Not so with department stores. They are designed for customers of all ages, starting in the children's department, growing to juniors, and even registering cappuccino makers for wedding presents. If they win over shoppers when they are young, they could keep them for life.

Department stores employ a number of tactics to capture that base. JCPenney recently installed Sephora cosmetics shops in its stores. Popular girl group Danity Kane from MTV's "Making the Band" has been signing autographs at Nordstrom stores around the country.

It's unclear what impact such efforts have had. Several teenagers at the Fashion Centre at Pentagon City did not seem won over.

"It seems like department stores are, like, not played out, but focusing more on cosmetics, fragrances, household appliances," 17-year-old Sarah Pollard of Silver Spring said while eating at Taco Bell. "A department store is more like my last resort."

Niemira also wondered how much credit department stores should get for their success and how much should be attributed to a fortuitous combination of external economic factors -- falling gas prices, low unemployment and rising incomes, for example.

The sector may also have benefited from the marketing blitz in September that accompanied the change of several regional department store nameplates to Macy's, he said. Parent company Federated Department Stores Inc. acquired the chains in a merger last year with the former May Department Stores Co., which owned Hecht's, Marshall Field's and Filene's.
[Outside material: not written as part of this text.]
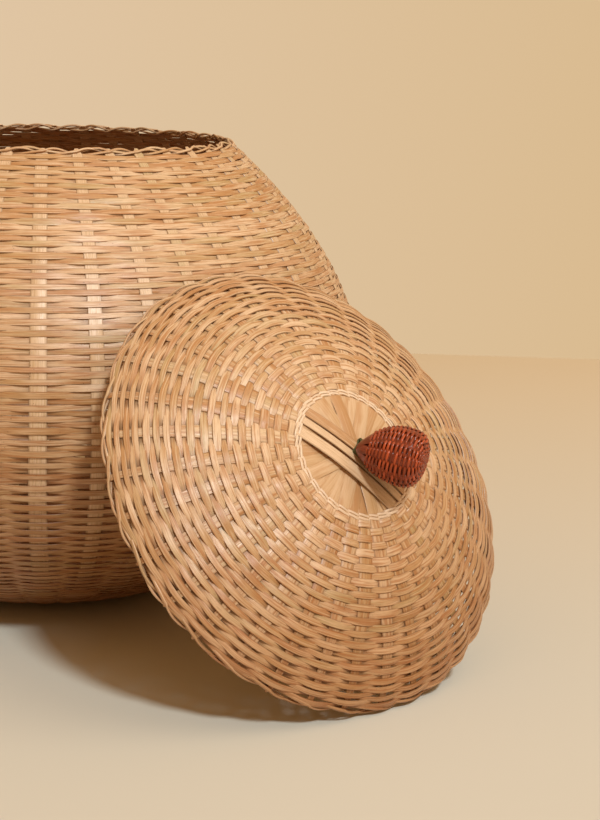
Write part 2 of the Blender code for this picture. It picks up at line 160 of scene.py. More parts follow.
class BodySizes(bpy.types.PropertyGroup):
    """Sizes of the round body, from the floor and from its upright axis."""
    belly_radius: length("Belly radius", 0.200, "Widest radius")
    belly_height: length("Belly height", 0.129, "Height of the widest place")
    mouth_radius: length("Mouth radius", 0.115, "Radius at the rim")
    mouth_height: length("Mouth height", 0.279, "Height of the rim")
    foot_radius: length("Foot radius", 0.070, "Radius of the flat bottom")
    start_radius: length("Start radius", 0.0375, "Where the courses start round the crossed middle")
    lower_swell: share("Lower swell", 0.6667, "How fast the wall swells from foot to belly")
    upper_draw: share("Upper draw", 2.03, "How late the wall draws in to the mouth")
    stakes: whole("Stakes", 38, "Splints round the wall")
    pitch: length("Pitch", 0.00235, "Width of one course at the bottom")
    neck_pitch: length("Neck pitch", 0.0036, "Width of one course at the mouth")
    turn: turned("Turn", -3, "Turn of the first stake from the X axis")


class LidSizes(bpy.types.PropertyGroup):
    """Sizes of the domed lid, from the plane of its rim and from its own axis."""
    rim_radius: length("Rim radius", 0.1277, "Radius of the rim")
    height: length("Height", 0.0435, "Height of the dome")
    dome: share("Dome", 0.785, "Fullness of the dome")
    start_radius: length("Start radius", 0.0378, "Where the courses start round the crossed middle")
    cross_radius: length("Cross radius", 0.0338, "Radius of the crossed middle")
    stakes: whole("Stakes", 34, "Splints round the lid")
    pitch: length("Pitch", 0.0040, "Width of one course at the middle")
    rim_pitch: length("Rim pitch", 0.0021, "Width of one course at the rim")
    lean: turned("Lean", 55.5, "Tilt of the lid's axis from upright")


class KnobSizes(bpy.types.PropertyGroup):
    """Sizes of the knob, along its own axis from the thread."""
    length: length("Length", 0.0385, "From the thread to the far end")
    radius: length("Radius", 0.0156, "Widest radius")
    widest: length("Widest", 0.0268, "Distance of the widest place from the thread")
    neck: share("Neck", 0.76, "How late the neck swells")
    end: share("End", 3.3, "How blunt the far end is")
    cover: length("Cover", 0.0085, "Where the courses start on the ribs")
    ribs: whole("Ribs", 10, "Ribs from end to end")
    columns: whole("Columns", 16, "Bumps round one course of the cover")
    pitch: length("Pitch", 0.00112, "Width of one course")
    lean: turned("Lean", 53, "Tilt of the knob off the lid's axis")
    turn: turned("Turn", -54, "Way that the knob leans, round the lid's axis")
    end_height: length("End height", 0.0368, "Where the cover ends and the woven end starts")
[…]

The conversion could have helped renew interest and drive traffic to all department stores, not just Macy's.

The question is whether department stores can sustain the growth of the past two months or if it is simply an anomaly, a spark that soon will fizzle. Several industry experts were reluctant to forecast beyond the end of the year.

"If history is a guide, it continues at least for three or four months. Yeah, okay, that gets you through the holiday season," Niemira said. "Then what?"